The business impact is measurable: Digitization replaces time-consuming tasks like managing spreadsheets and endless email chains. Automated processes reduce delays and errors in wholesale transactions, enabling scaling operations without adding significant costs.
This efficiency enables both productivity improvements and higher satisfaction for industry players.
With that kind of visibility, assortment planning becomes a repeatable system instead of a scramble.
Where Qartsolutions fits in
At Qartsolutions, we know assortment planning only works when your supply chain's actually aligned. Our B2B portal gives fashion brands real-time visibility, centralized catalogs and seamless coordination with partners so you can execute your plan without the friction.

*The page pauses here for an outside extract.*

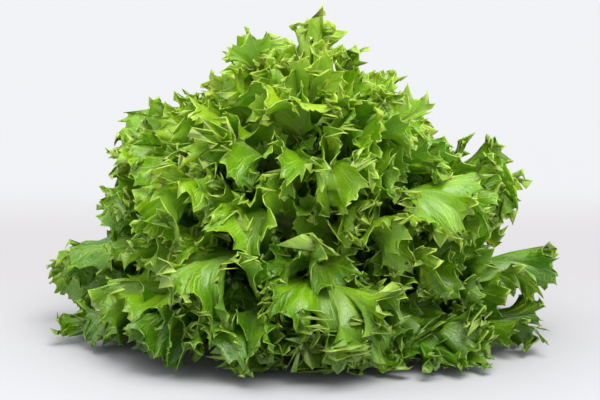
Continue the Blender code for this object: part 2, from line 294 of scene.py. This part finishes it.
def layer_point(rank, along):
    """Radius, height and slope on a layer, this far along it: straight at first, bent over at the end."""
    start_radius, start_height = stem_surface(rank)
    start = np.interp(rank, LAYER_RANKS, START_SLOPES)
    bend = np.interp(rank, LAYER_RANKS, BENDS)
    walked = np.linspace(0.0, LAYER_REACH * REFERENCE_LENGTH, LAYER_STEPS)
    slopes = start - bend * (walked / REFERENCE_LENGTH) ** BEND_GROWTH
    step = walked[1]
    outward = np.concatenate([[0.0], np.cumsum(step * np.cos((slopes[1:] + slopes[:-1]) / 2))])
    upward = np.concatenate([[0.0], np.cumsum(step * np.sin((slopes[1:] + slopes[:-1]) / 2))])
    radius = start_radius + STEM_GAP + np.interp(along, walked, outward)
    height = start_height + np.interp(along, walked, upward)
    return radius, height, np.interp(along, walked, slopes)


def half_width(share, leaf, shoulder):
    """A leaf's reach to one side of its midrib at shares of its length, widening from the shoulder."""
    fan = leaf["base"] + (leaf["half_width"] - leaf["base"]) * smooth_step(share, shoulder, WIDEST_AT)
    top = np.clip((share - WIDEST_AT) / (1.0 - WIDEST_AT), 0.0, 1.0)
    return fan * np.sqrt(np.clip(1.0 - top**TIP_ROUNDNESS, 0.0, 1.0))


def walk(points):
    """How far along a line of points each point is."""
    return np.concatenate([[0.0], np.cumsum(np.linalg.norm(np.diff(points, axis=0), axis=1))])


def margin_shares(count):
    steps = np.linspace(-1.0, 1.0, count)
    return np.sign(steps) * np.abs(steps) ** MARGIN_SPREAD


def flat_outline(leaf, turn):
    """The smooth outline and its length. Turns run from -1 at the base over 0 at the tip to 1."""
    shares = np.linspace(0.0, 1.0, OUTLINE_POINTS) ** OUTLINE_SPREAD
    across = half_width(shares, leaf, FINE_SHOULDER_FROM)
    up = shares * leaf["length"]
    walked = walk(np.stack([across, up], axis=1))
    height = np.interp(1.0 - np.abs(turn), walked / walked[-1], up)
    width = np.interp(1.0 - np.abs(turn), walked / walked[-1], across)
    return np.stack([np.sign(turn) * width, height], axis=-1), 2 * walked[-1]


def vein_foot(leaf, tip):
    """Where the vein that ends at a point of the outline leaves the midrib."""
    height = tip[..., 1]
    foot = height * (1.0 - VEIN_SLANT * height / leaf["length"])
    return np.stack([np.zeros_like(foot), foot], axis=-1)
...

Track what's selling across regions. Roll out collections consistently. All in one platform. Less guesswork, smarter planning, faster execution.
The bigger picture
The brands starting to sketch out AW2026 aren't relying on gut feel alone, they're analyzing multi-season trends, tracking which styles have staying power and looking at regional performance patterns to make smarter early calls. Assortment planning is one of the biggest calls you make every season. It shapes what customers see, what your supply chain delivers and how your business performs.
The evidence is clear: Brands with higher inventory turnover have successfully reduced markdowns by about 15%. Companies achieving turnover ratios above 8x enjoy margins around 10% higher than peers. For minimum markdown percentage, fashion retailers should aim for 18-20% but not higher than 25% to maintain healthy profit.
Brands that treat it like a strategy backed by real data, tight supply chain coordination and the right tools don't just avoid expensive mistakes. They turn it into an advantage that keeps them ahead, season after season.